Justement, comment croyez-vous que l’on perçoive les Juifs dans le Québec d’aujourd’hui, les choses ont-elles beaucoup changé?
"Oui, il y a eu de grands progrès, mais comme je l’ai mentionné, je crois que les Québécois sont tellement las d’entendre parler de leur intolérance passée qu’ils exagèrent parfois dans l’autre sens en ne disant que du bien des Juifs. L’effet pervers est qu’on préfère l’admiration à la juste mesure, comme pour se protéger."
Quelle est la perception du nationalisme québécois dans la communauté juive à l’heure actuelle?
"Je ne vous cacherai pas qu’il y a des ténors de la communauté juive qui sont du côté des partitionnistes. Par contre, de façon générale, la communauté juive est en lune de miel avec le gouvernement; c’est mieux qu’il y a 20 ans, par exemple. Cependant, une distance persiste, surtout chez les Juifs anglophones, qui se sont élevés contre Michaud; les signes de l’appartenance au Québec sont très faibles dans cette communauté. Il reste du chemin à faire sur le plan de l’intégration."

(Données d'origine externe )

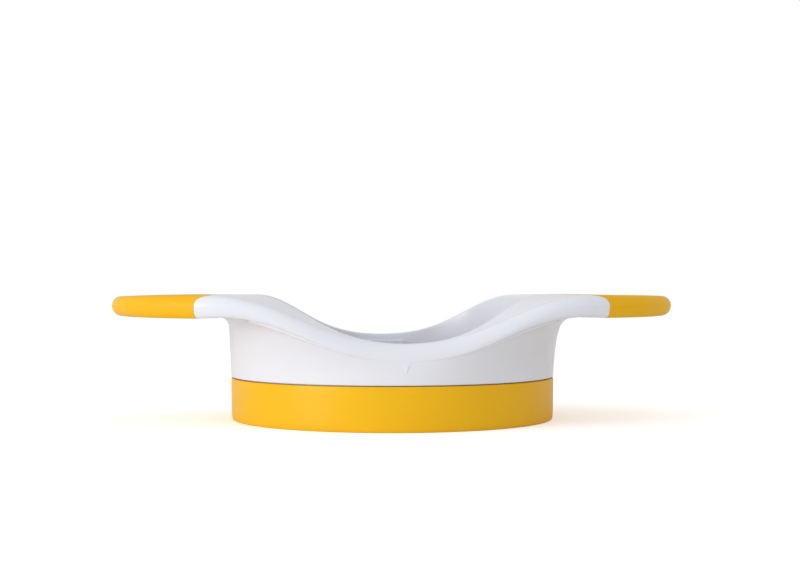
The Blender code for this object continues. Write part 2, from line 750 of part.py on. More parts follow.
def make_guard():
    """The lower ring: a thin wall round the neck, turned in at the foot, with ribs that grip the neck."""
    outer = RING_RADIUS
    inner = outer - GUARD_WALL
    foot = GUARD_FOOT_RADIUS
    tuck = outer - GUARD_TUCK_DEPTH
    profile = [(inner + GUARD_EDGE, GUARD_TOP), (outer - GUARD_EDGE, GUARD_TOP)]
    profile += [(outer, GUARD_TOP - GUARD_EDGE), (tuck, GUARD_TUCK_HEIGHT)]
    for share in steps(ROLL_STEPS)[1:]:
        angle = share * math.pi / 2
        radius = mix(foot, tuck, math.cos(angle))
        profile.append((radius, GUARD_TUCK_HEIGHT * (1 - math.sin(angle)) ** 2))
    lip = GUARD_FLANGE_RADIUS
    profile += [(lip + GUARD_EDGE, 0), (lip, GUARD_EDGE), (lip, GUARD_FLANGE_THICKNESS - GUARD_EDGE)]
    profile += [(lip + GUARD_EDGE, GUARD_FLANGE_THICKNESS), (inner, GUARD_FLANGE_THICKNESS)]
    profile.append((inner, GUARD_TOP - GUARD_EDGE))
    guard = turned("guard_ring", profile, GUARD_SIDES, "guard_plastic")

    rib_face = NECK_RADIUS + SEAT_GAP
    rib_back = inner + GUARD_WALL / 2
    rib_top = GUARD_TOP - GUARD_RIB_TOP_INSET
    bm = bmesh.new()
    for index in range(GUARD_RIB_COUNT):
        turn = Matrix.Rotation(2 * math.pi * (index + 0.5) / GUARD_RIB_COUNT, 4, "Z")
        middle = ((rib_face + rib_back) / 2, 0, (GUARD_RIB_START + rib_top) / 2)
        size = (rib_back - rib_face, GUARD_RIB_WIDTH, rib_top - GUARD_RIB_START)
        place = turn @ Matrix.Translation(middle) @ Matrix.Diagonal((*size, 1))
        bmesh.ops.create_cube(bm, size=1, matrix=place)
    boolean(guard, add_cutter("guard_ribs", mesh_from(bm, "guard_ribs")), "UNION")
    return guard


clear_scene()
parts = new_collection("mango_pitter")
cutters = new_collection("cutters")
cutters.hide_render = True
form = frame_form()

make_frame()
make_grip("grip_left", -1)
make_grip("grip_right", 1)
make_blade("blade_left", -1)
make_blade("blade_right", 1)
for rivet_place, rivet_y, rivet_z in rivet_places():
    make_rivet(f"blade_rivet_{rivet_place}", rivet_y, rivet_z)
for end_name, end_side in (("front", -1), ("back", 1)):
    make_keeper(f"keeper_{end_name}", end_side)
    for hand_name, hand in (("left", -1), ("right", 1)):
        make_screw(f"keeper_screw_{end_name}_{hand_name}", hand * SCREW_X, end_side * SCREW_Y)
make_guard()
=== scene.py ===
# %% [markdown]
# # A press-down mango pitter
# This lesson dresses a small kitchen tool: a white moulded ring that swells into two broad wings, a
# yellow soft grip on each wing, an eye-shaped steel blade across the bore, and a yellow blade guard
# pushed on underneath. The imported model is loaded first, because it fixes where every piece is. All
# that follows only gives those pieces finer surfaces and finishes.

# %% Load the fixed frame
import math

import bmesh
import bpy
from mathutils import Matrix, Vector


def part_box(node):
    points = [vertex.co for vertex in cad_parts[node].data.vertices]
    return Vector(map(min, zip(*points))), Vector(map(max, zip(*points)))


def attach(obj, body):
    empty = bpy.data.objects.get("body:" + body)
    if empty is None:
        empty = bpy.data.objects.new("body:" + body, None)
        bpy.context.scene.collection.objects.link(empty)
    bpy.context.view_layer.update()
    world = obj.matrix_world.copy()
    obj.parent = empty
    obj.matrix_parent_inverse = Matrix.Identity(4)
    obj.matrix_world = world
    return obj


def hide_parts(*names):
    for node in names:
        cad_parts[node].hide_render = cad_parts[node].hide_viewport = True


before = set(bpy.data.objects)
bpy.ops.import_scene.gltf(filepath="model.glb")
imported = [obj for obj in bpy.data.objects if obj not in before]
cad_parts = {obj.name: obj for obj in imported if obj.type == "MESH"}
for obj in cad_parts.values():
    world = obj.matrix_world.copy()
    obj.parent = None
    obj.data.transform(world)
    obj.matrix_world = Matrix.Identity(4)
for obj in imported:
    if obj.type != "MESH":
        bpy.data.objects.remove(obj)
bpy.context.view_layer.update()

print("solids:", sorted(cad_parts))

# %% [markdown]
# ## Sizes
# Every size is a real one in metres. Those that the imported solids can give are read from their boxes,
# so the two models can't drift apart. The rest are named here once, in the order in which the ring,
# its rim, its wings and its grips use them.

# %% Sizes read from the solids
MM = 0.001
MICRON = 0.001 * MM
frame_low, frame_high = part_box("frame")
guard_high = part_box("guard_ring")[1]

wing_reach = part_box("grip_right")[1].x
rim_half_depth = frame_high.y
crown_height = frame_high.z
neck_bottom = frame_low.z
ring_radius = guard_high.x
guard_top = guard_high.z
print(f"wings reach {wing_reach / MM:.1f} mm, ring radius {ring_radius / MM:.1f} mm")

# %% Sizes of the ring and its rim
seat_gap = 0.3 * MM
shoulder_height = guard_top + seat_gap
shoulder_edge = 0.55 * MM
neck_radius = ring_radius - 2.5 * MM
bore_radius = neck_radius - 2.2 * MM
neck_lead_in = 0.5 * MM
saddle_height = 28.5 * MM
rise_run = ring_radius + 9.5 * MM
rise_steepness = 0.15
wing_top_fall = 0.5 * MM
level_share = 0.5
band_height_front = 5.7 * MM
band_growth = 4
wing_thickness = 7.6 * MM
tip_thickness = 6.7 * MM
roll_depth_front = 2.9 * MM
wing_under_edge = 1.6 * MM
crease_share = 0.06
middle_share = 0.5
wall_draft = 0.04
wall_flare = 8.0 * MM
flare_blend = 3
cove_radius = 4.0 * MM
cove_room_share = 0.4
edge_room_share = 0.5
lip_radius = 0.8 * MM

# %% Sizes of the outline from above and of the grips' edge
plan_fullness = 2.7
bare_length = (wing_reach - ring_radius) * 0.214
grip_edge = ring_radius + bare_length
grip_edge_fullness = 2.5
grip_top_draw = bare_length * 0.91
grip_under_draw = bare_length * 0.19
grip_hollow = bare_length * 0.68
print(f"the grip starts {grip_edge / MM:.1f} mm out along the wing")

# %% [markdown]
# ## Camera
# The photograph was taken from the height of the tool itself. The camera is level, 519 mm from the
# ring's axis and 46 mm above the table, so the wings' tops are seen almost edge on. It stands 4.9
# degrees to the left of the front, which brings the left wing a little nearer than the right one. The
# focal length follows from the 800 pixels that the picture is wide, so that one millimetre at the axis
# covers 2.8 pixels. The lens is shifted by eight pixels, because the horizon lies that much below the
# middle of the picture.

# %% Place the camera
picture_width = 800
sensor_width = 36.0
camera_distance = 519 * MM
camera_height = 46.0 * MM
camera_side_step = 2.73 * MM
camera_turn = math.radians(4.88)
pixels_per_radian = 1443.9
horizon_drop = 8
nearest_seen, farthest_seen = 10 * MM, 50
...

Oui, mais n’est-ce pas dû en partie au paradoxe apparent qui persiste au Québec quant à la conception de la nation, surtout chez les souverainistes, qui d’une part invite tous les membres des communautés culturelles à être Québécois, mais qui, d’autre part, fait du français et de sa survie en terre d’Amérique le coeur et l’âme du peuple. Ne croyez-vous pas que plusieurs peuvent ainsi se sentir exclus?
"C’est tout à fait juste. C’est évident que le projet souverainiste, par exemple, s’adresse au groupe dominant, n’empêche que selon moi, le discours nationaliste d’aujourd’hui est plus souple, plus ouvert que celui des années 1960 et 1970. Il faut tout de même admettre qu’aujourd’hui, tout est centré sur la protection de la langue française."
Vous admiriez la sensibilité de Lévesque à l’égard des Juifs et des autres communautés culturelles, pouvez-vous en dire autant de celle des dirigeants politiques actuels, ceux du PQ en particulier?
"Je vous répondrai que de nos jours, on est surtout porté sur les bons rapports, la bonne entente, pour éviter de faire des vagues."
Comment voyez-vous l’avenir de la communauté juive au Québec?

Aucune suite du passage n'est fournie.